The afternoon session was an open pairs game of six rounds of three hands each. The second session of the game was scheduled for Wednesday afternoon. Frank and I had a bad game. I was beginning to get a little disappointed. We seemed to be going backwards. In the second to last round we played against Geri Landes and Russ, who was filling in. I introduced myself to her and informed her that Sue would be arriving at noon on Wednesday. Geri seemed genuinely excited about the prospect of meeting her.

The highlight of the day was the penultimate hand, which is shown at left. I was sitting North and opened 2. Eventually Frank cue bid the ♣A. I responded with a cue bid in diamonds, and he blasted to 6. The play was not difficult, and we nearly scored enough to salvage the round. I just hoped that our luck had turned for good.

Supper was weird. Frank and I dined with ten empty chairs. We knew that the Albigs had opted to go to a show, but we never did learn where everyone else was. Frank was nice enough to share the last of his bottle of wine with me. I assured him that I would return the favor when Sue arrived on Wednesday.

After supper I checked my e-mail. I found this missive from Sue:

Well today's weather was pleasant enough. Warm but a nice breeze made it comfortable under my pseudo-palm tree by the sea. I found shade at high noon! My kinda beach. I sat on my lounge chair writing Florida post cards after I cased the joint and bought a token for the laundry. Even though I brought sunscreen, it, too was with you. So I bought this SPF50 stuff that wards off sea lice and jellyfish stings! Kinda makes me not want to go in the ocean water. Yuck.

I had 1/2 my leftover bagel for breakfast and went to the buffet for lunch. I had hoped to find the Caribbean Grill for lunch where they had burgers & jerk chicken all afternoon, but never found it. Did get jerk chicken at the buffet & it was very good. Also had more roast pork, rice & beans, yellow tomatoes (I happen to like my tomatoes RED) and some goodies for dessert. Tonight I have an 8:00pm dinner reservation at the Italian restaurant where the dress is resort dressy so I will wear my floral blouse from Positano. I finally found the 24 hour coffee! I came up to the room to change into swim gear so I could do laundry of all my other clothes and nap a little and got caught up in a made for TV movie about Michael Skakel & the Martha Moxley murder. Luckily, I only had to suffer through less than half of it.

Sue thoughtfully included this in case I forgot what she looked like.

Well, it has cooled off enough for me to go back outside & do the laundry while I claim my same spot on the beach. Then, I’ll wash the sea lice and jellyfish off me and go to dinner alone. My only interaction with anyone has been with the hotel staff. They are all pleasant enough, but I have nothing to talk to them about except to ask questions that could be easily answered if they bothered to publish anything in their directory or even printed a single map of the “complex”. Oh yeah, I haven't found the clothing optional beach yet, either. Lucky for the natives!

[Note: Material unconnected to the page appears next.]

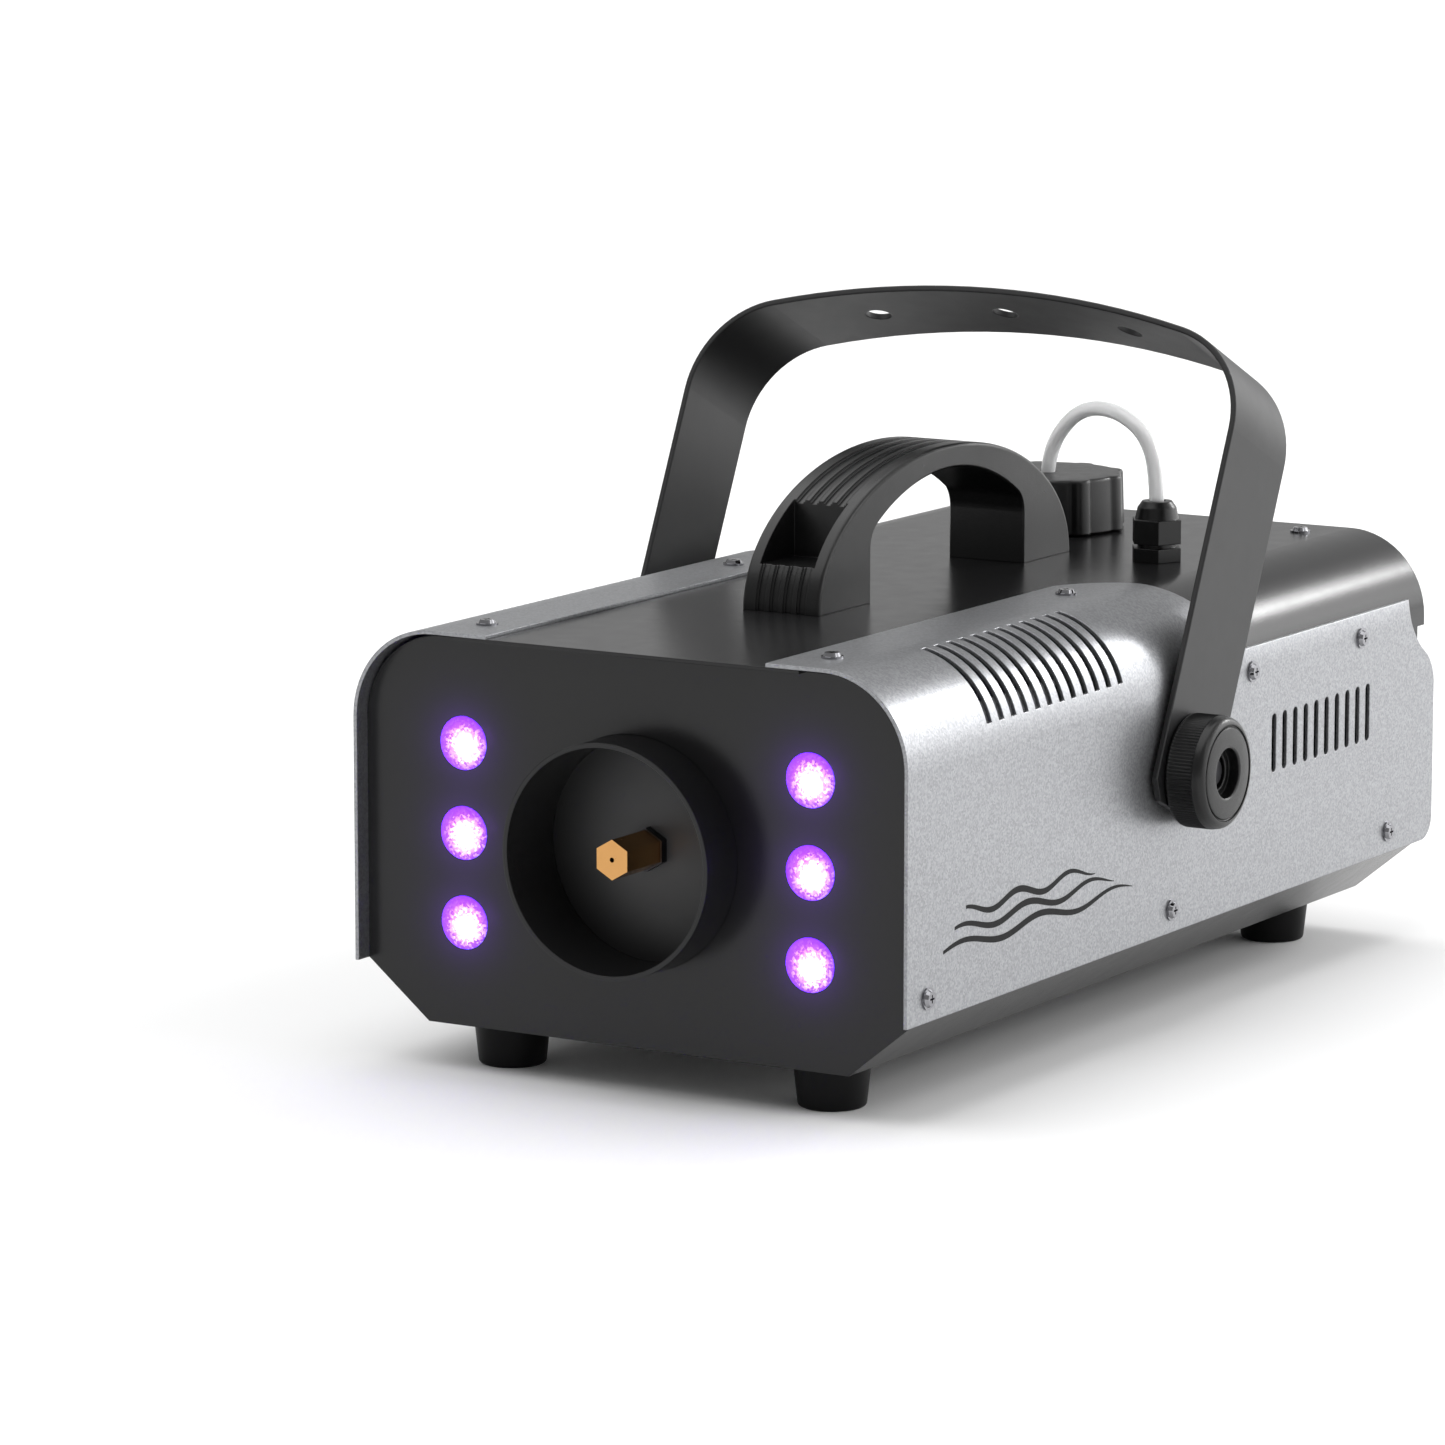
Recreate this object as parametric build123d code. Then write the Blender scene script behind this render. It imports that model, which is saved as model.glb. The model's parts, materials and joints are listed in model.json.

Frank and I played in the evening side game at 8:00. We got off to a great start at the first table. The lady sitting west seemed extremely nervous and apologized to her partner for her poor play. After the round she introduced herself to me as Barbara Forrest, the woman who dumped me before we had played even one hand together.

A few rounds later two very talkative women approached our table. One of them proceeded to spill a cup full of hot water on the table. A little got on my pants, but it bothered her a lot more than it did me. Fortunately the boards were not within her range at the time.

The only bad thing about the round was a hand in which one of the opponents insisted that I had taken two tricks fewer than I had actually garnered. His partner agreed with me, and both Frank and I had already mixed up our cards. We had to call the director. The opponent was polite but unreasonably insistent. I ended up recording the score that I knew that we had earned, and the lady who agreed with us confirmed it. I noticed on a subsequent day that she had changed partners.

Frank and I received a very good score for the session – 66.11 percent. I wished that we had done that well in the afternoon session. Actually, I really wished that we had won our knockout match the previous evening so that we would not have had the chance to play in the side game.

I went to sleep hopeful that this would be the last night that Sue and I would be apart for a while.

[1]  I was interested in determining under what circumstances the LAW best applied. I conducted a study of my database and determined that on not vulnerable hands it works nearly flawlessly at any level even when the opponents double. Vulnerability calls for a little more caution.

[2]  There were twelve elevators at each end of the ship.

[3]  Unfortunately, I also forgot my camera on my second visit to the Windjammer Café, and when I did bring it on Saturday and Sunday the Sky Walk was closed.

[4]  It must surely have one of the briefest of all Wikipedia entries.